**Given data**:

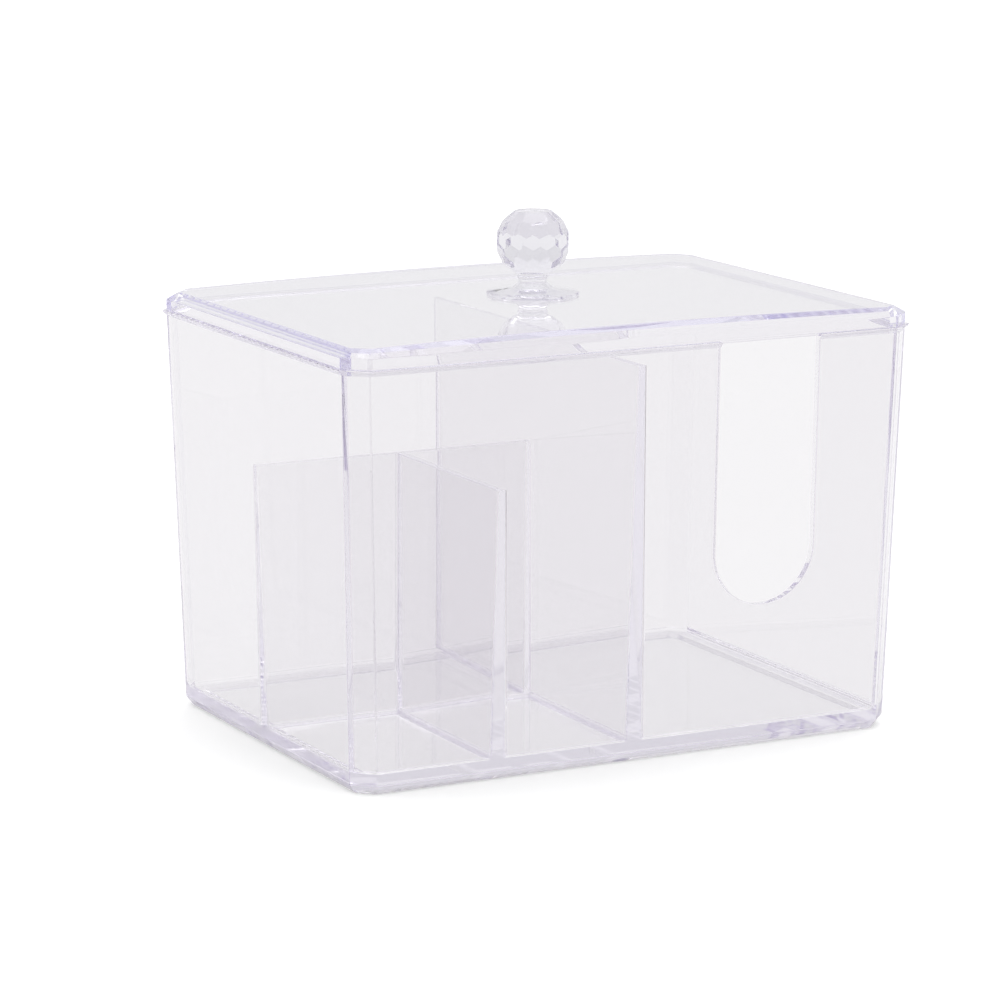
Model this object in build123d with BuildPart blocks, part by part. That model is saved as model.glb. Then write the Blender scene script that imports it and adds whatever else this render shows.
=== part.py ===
"""A clear moulded vanity box: a tub with four bays, a lift-off lid and a faceted knob.

Millimetres. The origin is the middle of the base, on the surface that the box stands on.
+X runs along the front wall, +Y from the front wall to the rear wall, and +Z is up.
"""

import os
from math import radians, sqrt, tan

from build123d import *

os.makedirs("parts", exist_ok=True)

# ---------------------------------------------------------------------------
# Driving dimensions
# ---------------------------------------------------------------------------

# Tub, outside, at the rim
box_width = 156.2
box_depth = 113.6
box_height = 103.4
corner_leg = 5.0  # leg of the 45 degree corner facets
wall = 2.0
wall_draft = 1.6  # degrees; the tub narrows downwards, so that it leaves its mould
base_bevel_width = 1.8
base_bevel_height = 2.4
foot_height = 1.6  # the floor's underside stands this far above the table
foot_width = 3.4  # flat of the rim foot that the box stands on
foot_draft = 12.0  # degrees, on the inner side of the rim foot
floor_thickness = 3.2

# Bead round the rim
bead_reach = 0.9
bead_height = 1.4
bead_lip = 0.5  # upright part of the bead's face; below it the bead slopes back

# Partitions, moulded in one piece with the tub
partition_top = 2.0  # thickness along the top edge
partition_draft = 0.5  # degrees a side; a partition thickens downwards
tall_partition_x = 0.5
tall_partition_drop = 4.4  # its top edge lies this far below the rim
low_partition_x = -37.2
low_partition_height = 66.7  # above the floor
cross_partition_y = 1.5
bay_corner_radius = 1.2
bay_floor_radius = 0.8

# U-shaped finger cut-out in the front wall of the deep bay
slot_width = 28.2
slot_x = 35.8
slot_sill = 31.6  # its lowest point above the floor

# Lid
lid_overhang = 0.2
lid_corner_leg = 5.6
lid_side_height = 2.75
lid_bevel_height = 1.85
lid_bevel_width = 3.0
lid_plate = 2.2
lip_depth = 2.5
lip_thickness = 1.4
lip_clearance = 0.3

# Knob
foot_disc_radius = 11.7
foot_disc_edge = 0.9
foot_sides = 12
neck_radius = 3.4
neck_ring_radius = 3.9
neck_ring_height = 4.9
neck_ring_thickness = 1.1
ball_facet_distance = 8.75  # from the ball's centre to each facet
ball_facets_round = 12
ball_row_step = 25.0  # degrees of latitude from one row of facets to the next
ball_rows_each_side = 2
ball_bottom = 6.3  # above the lid
ball_centre_rise = 8.0  # from the ball's bottom to its centre
table_rise = 7.9  # from the ball's centre to the flat table on top
spigot_radius = 2.5
spigot_clearance = 0.05

# ---------------------------------------------------------------------------
# Heights and shapes worked out from them
# ---------------------------------------------------------------------------

floor_top = foot_height + floor_thickness
low_partition_top = floor_top + low_partition_height
tall_partition_top = box_height - tall_partition_drop
lid_shoulder = box_height + lid_side_height
lid_top = lid_shoulder + lid_bevel_height
ball_centre = lid_top + ball_bottom + ball_centre_rise
facet_leg_change = 2 - sqrt(2)  # a 45 degree corner's leg shrinks by this for each mm of inset


def octagon(height, width, depth, leg):
    """A level rectangle with its four corners cut at 45 degrees."""
    with BuildSketch(Plane.XY.offset(height)) as outline:
        Rectangle(width, depth)
        chamfer(outline.vertices(), leg)
    return outline.sketch


def wall_lean(height):
    """How far the drafted wall stands in from its place at the rim."""
    return (box_height - height) * tan(radians(wall_draft))


def tub_outline(height, inset=0.0, at_height=None):
    """The tub's outside at a height, moved in all round by an inset."""
    moved_in = 2 * (wall_lean(height) + inset)
    level = height if at_height is None else at_height
    leg = corner_leg - facet_leg_change * inset
    return octagon(level, box_width - moved_in, box_depth - moved_in, leg)


def half_partition(height, top):
    """Half the thickness of a drafted partition whose top edge is at a height."""
    return partition_top / 2 + (top - height) * tan(radians(partition_draft))


def bay_outline(height, west=None, east=None, south=None, north=None):
    """A bay's level section: the tub's inside, cut off by the partitions that bound it."""
    moved_in = 2 * (wall_lean(height) + wall)
    low_x = -box_width if west is None else west
    high_x = box_width if east is None else east
    low_y = -box_depth if south is None else south
    high_y = box_depth if north is None else north
    with BuildSketch(Plane.XY.offset(height)) as outline:
        Rectangle(box_width - moved_in, box_depth - moved_in)
        chamfer(outline.vertices(), corner_leg - facet_leg_change * wall)
        with Locations(((low_x + high_x) / 2, (low_y + high_y) / 2)):
            Rectangle(high_x - low_x, high_y - low_y, mode=Mode.INTERSECT)
        fillet(outline.vertices(), bay_corner_radius)
    return outline.sketch


def tall_faces(height):
    """The left and right faces of the tall partition at a height."""
    half = half_partition(height, tall_partition_top)
    return tall_partition_x - half, tall_partition_x + half


def low_faces(height):
    """The left and right faces of the low partition at a height."""
    half = half_partition(height, low_partition_top)
    return low_partition_x - half, low_partition_x + half


def cross_faces(height):
    """The front and rear faces of the cross partition at a height."""
    half = half_partition(height, low_partition_top)
    return cross_partition_y - half, cross_partition_y + half


def deep_bay(height):
    return bay_outline(height, west=tall_faces(height)[1])


def left_half(height):
    return bay_outline(height, east=tall_faces(height)[0])


def rear_bay(height):
    return bay_outline(height, east=tall_faces(height)[0], south=cross_faces(height)[1])


def front_bay(height):
    return bay_outline(height, east=low_faces(height)[0], north=cross_faces(height)[0])


def narrow_bay(height):
    return bay_outline(
        height,
        west=low_faces(height)[1],
        east=tall_faces(height)[0],
        north=cross_faces(height)[0],
    )


def bay_core(section, bottom, top):
    """The mould core of one bay: drafted sides and a rounded edge round the floor."""
    with BuildPart() as core:
        loft([section(bottom), section(top)], ruled=True)
        fillet(core.faces().sort_by(Axis.Z)[0].edges(), bay_floor_radius)
    return core.part


# ---------------------------------------------------------------------------
# Tub: walls, floor, partitions, rim bead and cut-out in one moulding
# ---------------------------------------------------------------------------

bay_cores = [
    bay_core(rear_bay, floor_top, low_partition_top),
    bay_core(front_bay, floor_top, low_partition_top),
    bay_core(narrow_bay, floor_top, low_partition_top),
    bay_core(deep_bay, floor_top, tall_partition_top),
]

with BuildPart() as tub:
    # Drafted block with a bevel round the base
    loft(
        [
            tub_outline(base_bevel_height, base_bevel_width, at_height=0),
            tub_outline(base_bevel_height),
            tub_outline(box_height),
        ],
        ruled=True,
    )
    # Bead round the rim: upright at the top, sloping back to the wall below
    bead_outline_width = box_width + 2 * bead_reach
    bead_outline_depth = box_depth + 2 * bead_reach
    bead_leg = corner_leg + facet_leg_change * bead_reach
    loft(
        [
            tub_outline(box_height - bead_height),
            octagon(box_height - bead_lip, bead_outline_width, bead_outline_depth, bead_leg),
            octagon(box_height, bead_outline_width, bead_outline_depth, bead_leg),
        ],
        ruled=True,
    )
    # Bays: the partitions are what the cores leave standing
    for core in bay_cores:
        add(core, mode=Mode.SUBTRACT)
    loft(
        [left_half(low_partition_top), left_half(tall_partition_top)],
        ruled=True,
        mode=Mode.SUBTRACT,
    )
    loft(
        [bay_outline(tall_partition_top), bay_outline(box_height)],
        ruled=True,
        mode=Mode.SUBTRACT,
    )
    # Underside, raised inside the rim foot
    recess_inset = base_bevel_width + foot_width
    extrude(
        tub_outline(base_bevel_height, recess_inset, at_height=0),
        amount=foot_height,
        taper=foot_draft,
        mode=Mode.SUBTRACT,
    )
    # U-shaped cut-out, from the rim down, through the front wall only
    slot_radius = slot_width / 2
    slot_centre_height = floor_top + slot_sill + slot_radius
    front_of_bead = box_depth / 2 + bead_reach + wall
    slot_depth = front_of_bead - (box_depth / 2 - wall_lean(floor_top) - 2 * wall)
    with BuildSketch(Plane.XZ.offset(front_of_bead)):
        with Locations((slot_x, slot_centre_height)):
            Circle(slot_radius)
            Rectangle(slot_width, box_height, align=(Align.CENTER, Align.MIN))
    extrude(amount=-slot_depth, mode=Mode.SUBTRACT)

tub.part.label = "tub"
export_step(tub.part, "parts/tub.step")

# ---------------------------------------------------------------------------
# Lid: bevelled plate with a locating lip underneath
# ---------------------------------------------------------------------------

lid_width = box_width + 2 * lid_overhang
lid_depth = box_depth + 2 * lid_overhang
lid_underside = lid_top - lid_plate
lip_bottom = box_height - lip_depth


def lip_outline(height, inset=0.0):
    """The lip follows the tub's inner wall, a clearance away from it."""
    return tub_outline(height, wall + lip_clearance + inset)


with BuildPart() as lid:
    # Upright side, then the bevel up to the flat top
    loft(
        [
            octagon(box_height, lid_width, lid_depth, lid_corner_leg),
            octagon(lid_shoulder, lid_width, lid_depth, lid_corner_leg),
            octagon(
                lid_top,
                lid_width - 2 * lid_bevel_width,
                lid_depth - 2 * lid_bevel_width,
                lid_corner_leg - facet_leg_change * lid_bevel_width,
            ),
        ],
        ruled=True,
    )
    # Locating lip
    loft([lip_outline(lip_bottom), lip_outline(box_height)], ruled=True)
    # Hollow underneath, up to the plate
    loft(
        [
            lip_outline(lip_bottom, lip_thickness),
            lip_outline(box_height, lip_thickness),
            tub_outline(box_height, wall + lip_clearance + lip_thickness, lid_underside),
        ],
        ruled=True,
        mode=Mode.SUBTRACT,
    )
    # Hole for the knob's spigot
    with Locations((0, 0, lid_top)):
        Hole(spigot_radius + spigot_clearance, depth=lid_plate)

lid.part.label = "lid"
export_step(lid.part, "parts/lid.step")

# ---------------------------------------------------------------------------
# Knob: faceted ball on a ringed neck and a flared, faceted foot
# ---------------------------------------------------------------------------

# Each facet of the ball is a plane at the same distance from its centre. Every other
# row is turned by half a facet, which leaves lozenges all over the ball.
with BuildPart() as faceted_ball:
    with Locations((0, 0, ball_centre)):
        Sphere(ball_facet_distance * 1.25)
    for row in range(-ball_rows_each_side, ball_rows_each_side + 1):
        half_turn = 0.5 * (row % 2)
        for facet in range(ball_facets_round):
            azimuth = 360 / ball_facets_round * (facet + half_turn)
            outwards = Vector(1, 0, 0).rotate(Axis.Y, -row * ball_row_step).rotate(Axis.Z, azimuth)
            facet_origin = Vector(0, 0, ball_centre) + outwards * ball_facet_distance
            split(bisect_by=Plane(origin=facet_origin, z_dir=outwards), keep=Keep.BOTTOM)
    split(bisect_by=Plane.XY.offset(ball_centre + table_rise), keep=Keep.BOTTOM)
    split(bisect_by=Plane.XY.offset(ball_centre - ball_centre_rise), keep=Keep.TOP)


def foot_section(rise, radius):
    """One level of the flared foot, a regular polygon."""
    with BuildSketch(Plane.XY.offset(lid_top + rise)) as outline:
        RegularPolygon(radius, foot_sides)
    return outline.sketch


foot_rise = neck_ring_height - neck_ring_thickness
flare = foot_disc_radius - neck_radius

with BuildPart() as knob:
    # Foot: an upright edge, then a flare that steepens towards the neck
    loft(
        [
            foot_section(0, foot_disc_radius),
            foot_section(foot_disc_edge, foot_disc_radius),
            foot_section(foot_disc_edge + 0.18 * foot_rise, neck_radius + 0.55 * flare),
            foot_section(foot_disc_edge + 0.42 * foot_rise, neck_radius + 0.2 * flare),
            foot_section(foot_rise, neck_radius),
        ],
        ruled=True,
    )
    # Neck, from the spigot in the lid up into the ball
    with Locations((0, 0, lid_underside)):
        Cylinder(
            spigot_radius,
            lid_plate + foot_rise,
            align=(Align.CENTER, Align.CENTER, Align.MIN),
        )
    with Locations((0, 0, lid_top + foot_rise)):
        Cylinder(
            neck_radius,
            ball_bottom - foot_rise,
            align=(Align.CENTER, Align.CENTER, Align.MIN),
        )
    # Ring round the neck
    with BuildSketch(Plane.XZ):
        with Locations((neck_ring_radius - neck_ring_thickness / 2, lid_top + neck_ring_height)):
            Circle(neck_ring_thickness / 2)
    revolve(axis=Axis.Z)
    add(faceted_ball.part)

knob.part.label = "knob"
export_step(knob.part, "parts/knob.step")
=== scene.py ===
"""Looks of a clear moulded vanity box: a tub with four bays, a lift-off lid and a faceted knob.

Metres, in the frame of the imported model: the box stands on z = 0 with its front wall towards -Y.
"""

from math import cos, pi, radians, sin, sqrt, tan

import bmesh
import bpy
from mathutils import Matrix, Vector


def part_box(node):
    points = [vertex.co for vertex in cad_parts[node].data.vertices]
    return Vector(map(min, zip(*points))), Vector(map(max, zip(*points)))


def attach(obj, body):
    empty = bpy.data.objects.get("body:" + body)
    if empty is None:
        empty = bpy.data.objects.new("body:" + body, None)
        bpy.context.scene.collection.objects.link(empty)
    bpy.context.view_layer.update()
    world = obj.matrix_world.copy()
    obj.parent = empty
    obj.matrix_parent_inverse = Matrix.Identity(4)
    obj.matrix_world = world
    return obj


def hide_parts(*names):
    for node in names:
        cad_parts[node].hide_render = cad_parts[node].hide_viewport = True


MM = 0.001

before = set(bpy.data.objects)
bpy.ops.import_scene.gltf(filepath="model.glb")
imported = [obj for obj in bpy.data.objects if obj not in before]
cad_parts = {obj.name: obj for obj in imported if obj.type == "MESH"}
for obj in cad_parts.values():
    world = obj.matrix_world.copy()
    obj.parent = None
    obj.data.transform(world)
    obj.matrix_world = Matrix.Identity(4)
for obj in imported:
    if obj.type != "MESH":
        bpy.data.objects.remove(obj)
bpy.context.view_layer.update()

# ---------------------------------------------------------------------------
# Sizes of the mouldings
# ---------------------------------------------------------------------------

SEAM = 0.04 * MM  # air left between faces that rest on each other
EDGE_RADIUS = 0.25 * MM  # how far a polished mould rounds an outer edge
EDGE_STEPS = 2
SHORTEST_ROUNDED = 1 * MM  # outer edges shorter than this stay sharp

tub_low, tub_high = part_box("tub")
lid_low, lid_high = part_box("lid")
_, knob_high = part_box("knob")

BEAD_REACH = 0.9 * MM
BEAD_HEIGHT = 1.4 * MM
BEAD_LIP = 0.5 * MM
RIM = tub_high.z
TUB_WIDTH = tub_high.x - tub_low.x - 2 * BEAD_REACH
TUB_DEPTH = tub_high.y - tub_low.y - 2 * BEAD_REACH
CORNER_LEG = 5.0 * MM
WALL = 2.0 * MM
WALL_DRAFT = radians(1.6)
BASE_BEVEL_WIDTH = 1.8 * MM
BASE_BEVEL_HEIGHT = 2.4 * MM
FOOT_HEIGHT = 1.6 * MM
FOOT_WIDTH = 3.4 * MM
UNDERSIDE_DRAFT = radians(12)  # of the sides of the raised underside
FLOOR_TOP = FOOT_HEIGHT + 3.2 * MM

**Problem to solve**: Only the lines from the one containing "revolve(axis=Axis.Z)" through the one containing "obj.parent = empty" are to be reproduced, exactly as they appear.

**Full response**:
    revolve(axis=Axis.Z)
    add(faceted_ball.part)

knob.part.label = "knob"
export_step(knob.part, "parts/knob.step")
=== scene.py ===
"""Looks of a clear moulded vanity box: a tub with four bays, a lift-off lid and a faceted knob.

Metres, in the frame of the imported model: the box stands on z = 0 with its front wall towards -Y.
"""

from math import cos, pi, radians, sin, sqrt, tan

import bmesh
import bpy
from mathutils import Matrix, Vector


def part_box(node):
    points = [vertex.co for vertex in cad_parts[node].data.vertices]
    return Vector(map(min, zip(*points))), Vector(map(max, zip(*points)))


def attach(obj, body):
    empty = bpy.data.objects.get("body:" + body)
    if empty is None:
        empty = bpy.data.objects.new("body:" + body, None)
        bpy.context.scene.collection.objects.link(empty)
    bpy.context.view_layer.update()
    world = obj.matrix_world.copy()
    obj.parent = empty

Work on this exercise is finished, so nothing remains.